Pour finir la soirée, nous nous rendons au vernissage de l’espace me Collectors Room de Berlin. Je suis apparemment entourée de la fine fleur berlinoise et sur les murs comme sur le carton d’invitation, EVA & ADELE côtoient Johathan Messe et Gerhard Richter pour une exposition dénommée : It smells like… flowers and flagrances. Et dans cet antre de gens, de verres, d’installations et de toiles disparates, la large photographie de Luzia Simons tient comme un phare en pleine tempête, des sacs à dos volumineux manquant de la rayer. Elle est l’œuvre qui danse avec nos yeux comme avec l’histoire. Celle qui se tient telle une évidence. Les fleurs y sont paroles, attitudes, actes arrêtés. Leur puissance évocatrice est sans appel. Une dizaine de tulipes flambe, pleure, gémit, se couve d’un éclat de rire, d’un mouvement de foule, d’une discussion secrète. Les pétales se font verbes, les courbes des tiges racontent un tas d’humeurs. Le noir englobant recèle les mêmes fonctions que les fonds d’or médiévaux, il figure l’intemporel, oserais-je l’éternel. Et bien sûr il convoque également la Hollande du XVIIe tout en lui offrant un coup de fouet amplificateur. Le cœur d’une tulipe est aussi grand, voir plus que mon visage, l’invitation est simple et d’une grande clarté. Je suis au théâtre, au cœur de comédies et de tragédies végétales.
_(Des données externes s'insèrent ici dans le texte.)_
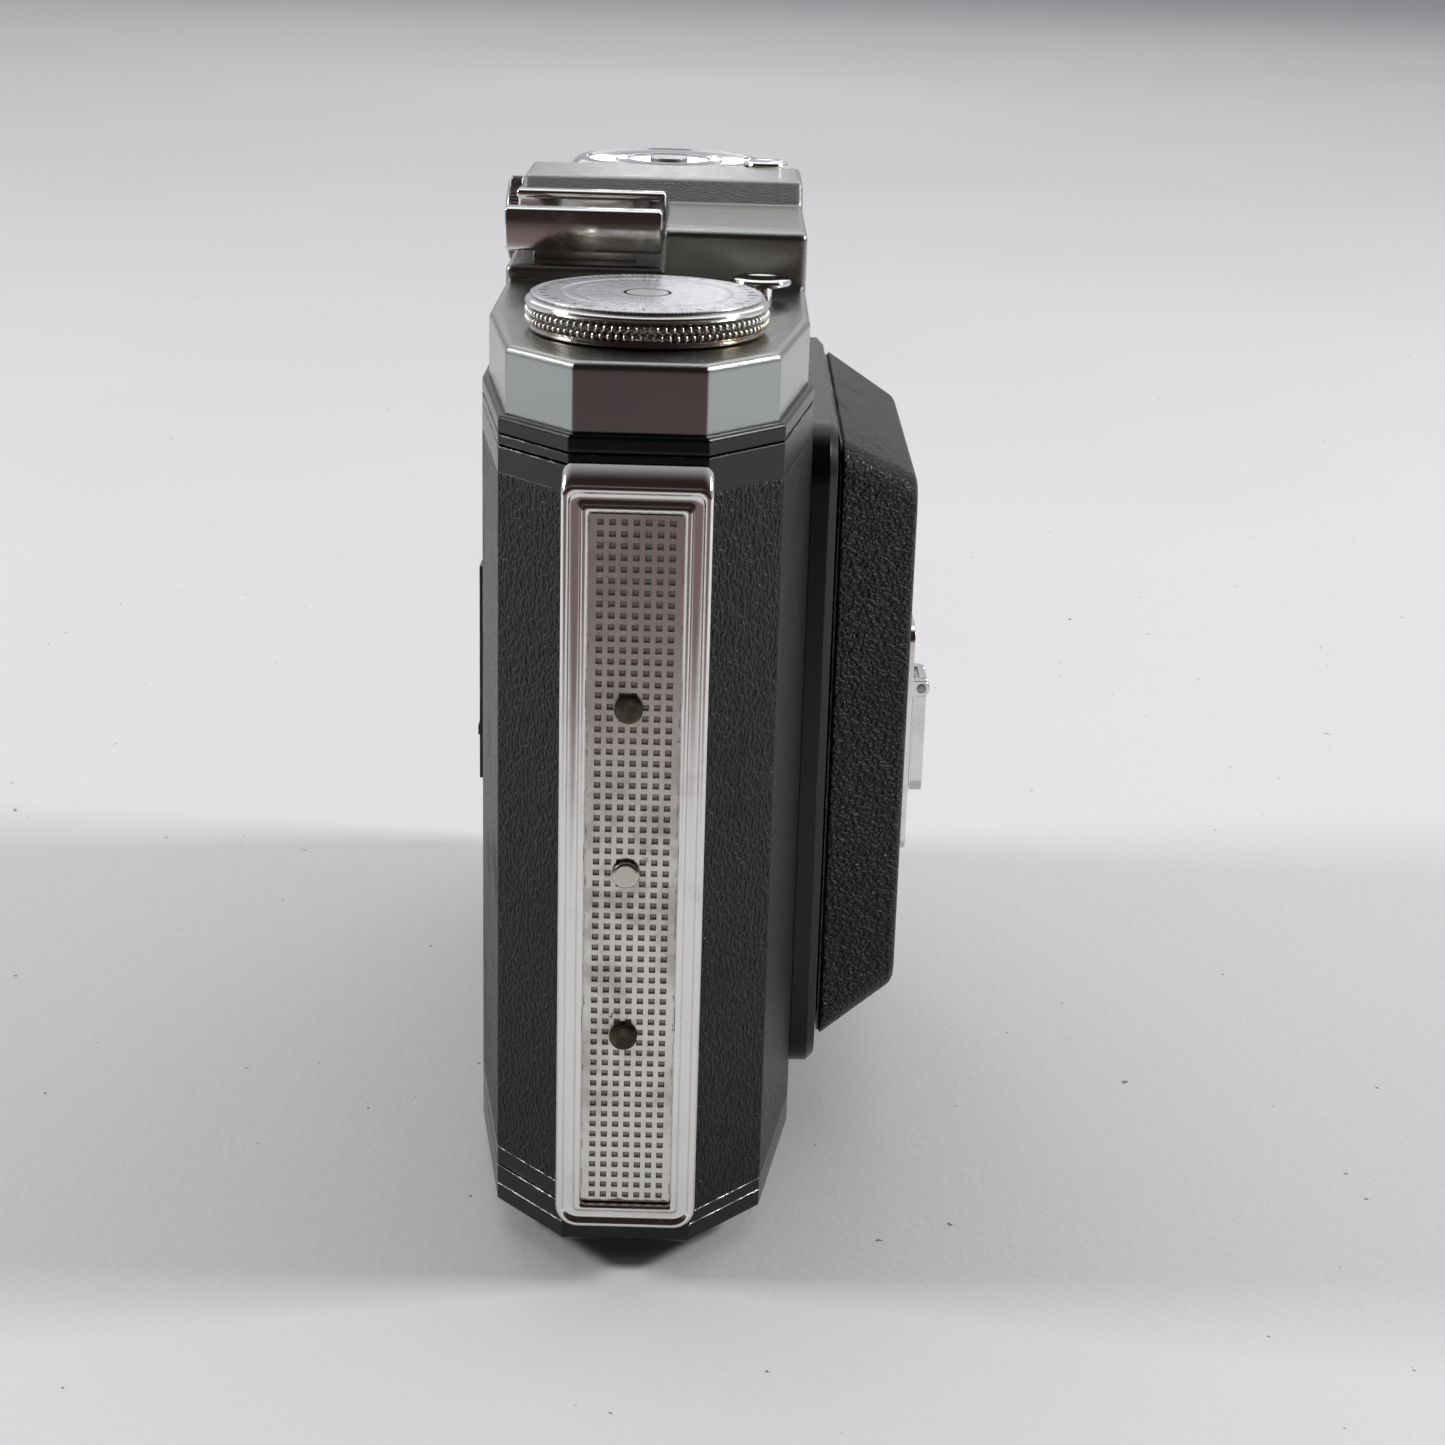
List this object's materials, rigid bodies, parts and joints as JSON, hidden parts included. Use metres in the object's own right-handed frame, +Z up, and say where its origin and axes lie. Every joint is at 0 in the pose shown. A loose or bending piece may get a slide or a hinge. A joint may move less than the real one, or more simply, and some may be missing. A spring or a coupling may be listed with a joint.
{
  "type": "folding rollfilm camera",
  "caption": "Folding rollfilm camera with a hinged bed and bellows, coupled rangefinder housing, winding and focusing knobs, accessory shoe and hinged back.",
  "frame": {"origin": "mouth of the tripod socket, in the base plane, midway along and across the body", "axes": "+X along the body from the winding end to the hinge end, -Y the way the lens looks, +Z up"},
  "size_m": [0.1305, 0.0534, 0.105],
  "materials": {
    "black_paint": "semi-gloss black enamel",
    "leather": "pebbled black leatherette",
    "bellows_leather": "matt folded leather",
    "satin_chrome": "satin",
    "bright_chrome": "polished",
    "nickel": "dimpled nickel, worn",
    "steel": "turned",
    "spool_paint": "black",
    "blade_steel": "blued",
    "glass": "clear",
    "mirror": "silvered",
    "red_glass": "ruby"
  },
  "bodies": {
    "body": {"body_casting": "black_paint", "base_plate": "black_paint", "base_screws": "steel", "tripod_bush": "steel", "front_leather_near": "leather", "front_leather_far": "leather", "bed_frame": "black_paint", "bed_hinge_pins": "steel", "back_hinge_pin": "steel", "spool_pegs": "steel", "top_deck": "black_paint", "top_cover": "satin_chrome", "finder_window": "glass", "range_window": "glass", "finder_objective": "glass", "beam_splitter": "glass", "range_mirror": "mirror", "eyepiece_ring": "bright_chrome", "eyepiece_lens": "glass", "accessory_shoe": "bright_chrome", "shoe_screws": "steel", "focus_scale": "satin_chrome", "shutter_spring": "steel", "bed_spring": "steel", "bed_button_collar": "bright_chrome", "bellows": "bellows_leather"},
    "back_door": {"back_door": "black_paint", "back_leather": "leather", "red_window": "red_glass", "window_track": "black_paint", "plate_springs": "steel"},
    "window_cover": {"window_cover": "black_paint"},
    "pressure_plate": {"pressure_plate": "black_paint"},
    "latch": {"latch_bar": "bright_chrome", "latch_panel": "nickel", "latch_slider": "steel", "latch_rivets": "nickel"},
    "bed": {"bed": "black_paint", "bed_leather": "leather", "foot_plate": "bright_chrome", "foot_pin": "steel"},
    "foot_leg": {"foot_leg": "bright_chrome"},
    "lens_standard": {"lens_standard": "black_paint"},
    "lens_unit": {"shutter_housing": "black_paint", "lens_mount": "bright_chrome", "front_lens": "glass", "rear_lens": "glass", "shutter_blades": "blade_steel"},
    "speed_ring": {"speed_ring": "satin_chrome"},
    "winder": {"wind_knob": "bright_chrome", "wind_knob_disc": "bright_chrome", "wind_shaft": "steel", "take_up_spool": "spool_paint"},
    "supply_spool": {"supply_spool": "spool_paint"},
    "film_roller_near": {"film_roller_near": "steel"},
    "film_roller_far": {"film_roller_far": "steel"},
    "focus_knob": {"focus_knob": "bright_chrome", "focus_shaft": "steel"},
    "shutter_button": {"shutter_button": "bright_chrome"},
    "bed_button": {"bed_button": "bright_chrome"}
  },
  "joints": [
    {"name": "back_door_hinge", "type": "hinge", "parent": "body", "child": "back_door", "pos_m": [0.064, 0.0078, 0.045], "axis": [0, 0, -1], "range_deg": [0, 120]},
    {"name": "window_cover_slide", "type": "slide", "parent": "back_door", "child": "window_cover", "axis": [0, 0, 1], "range_m": [0, 0.011]},
    {"name": "pressure_plate_slide", "type": "slide", "parent": "back_door", "child": "pressure_plate", "axis": [0, 1, 0], "range_m": [0, 0.0004], "stiffness_N_per_m": 2000, "springref_m": -0.0005},
    {"name": "latch_slide", "type": "slide", "parent": "body", "child": "latch", "axis": [0, 0, 1], "range_m": [0, 0.0025]},
    {"name": "bed_hinge", "type": "hinge", "parent": "body", "child": "bed", "pos_m": [0.0312, -0.0224, 0.045], "axis": [0, 0, 1], "range_deg": [0, 90]},
    {"name": "foot_hinge", "type": "hinge", "parent": "bed", "child": "foot_leg", "pos_m": [-0.018, -0.0323, 0.0506], "axis": [-1, 0, 0], "range_deg": [0, 90]},
    {"name": "standard_slide", "type": "slide", "parent": "body", "child": "lens_standard", "axis": [0, -1, 0], "range_m": [0, 0.036], "deforming": ["bellows"]},
    {"name": "focus_slide", "type": "slide", "parent": "lens_standard", "child": "lens_unit", "axis": [0, -1, 0], "range_m": [0, 0.0025]},
    {"name": "speed_ring_turn", "type": "hinge", "parent": "lens_unit", "child": "speed_ring", "pos_m": [0, -0.02, 0.045], "axis": [0, 1, 0], "range_deg": [0, 200]},
    {"name": "winding", "type": "hinge", "parent": "body", "child": "winder", "pos_m": [-0.0429, 0, 0.095], "axis": [0, 0, 1], "continuous": true},
    {"name": "supply_turn", "type": "hinge", "parent": "body", "child": "supply_spool", "pos_m": [0.0429, 0, 0.045], "axis": [0, 0, 1], "continuous": true},
    {"name": "roller_near_turn", "type": "hinge", "parent": "body", "child": "film_roller_near", "pos_m": [-0.0264, 0.007, 0.045], "axis": [0, 0, 1], "continuous": true},
    {"name": "roller_far_turn", "type": "hinge", "parent": "body", "child": "film_roller_far", "pos_m": [0.0264, 0.007, 0.045], "axis": [0, 0, 1], "continuous": true},
    {"name": "focusing", "type": "hinge", "parent": "body", "child": "focus_knob", "pos_m": [0.0431, 0, 0.095], "axis": [0, 0, 1], "range_deg": [0, 270]},
    {"name": "shutter_release", "type": "slide", "parent": "body", "child": "shutter_button", "axis": [0, 0, -1], "range_m": [0, 0.0015], "stiffness_N_per_m": 600, "springref_m": -0.001, "deforming": ["shutter_spring"]},
    {"name": "bed_release", "type": "slide", "parent": "body", "child": "bed_button", "axis": [0, 0, -1], "range_m": [0, 0.0015], "stiffness_N_per_m": 800, "springref_m": -0.001, "deforming": ["bed_spring"]}
  ],
  "couplings": [
    {"joint": "standard_slide", "follows": "bed_hinge", "m_per_rad": 0.022917},
    {"joint": "focus_slide", "follows": "focusing", "m_per_rad": 0.0005304}
  ]
}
Je les écoute chanter.

Luzia Simons

Au fil de cette demi-journée, du livret plié comme une exposition de poche dans un restaurant, à la galerie mobilisée, offrant tous ses murs pour faire connaître un jeune photographe en une exposition monographique, à l’exposition au propos décousu servie d’une lignée de grands noms, nous sommes rentrées sous la pluie du tout premier orage de l’année. Merci Berlin.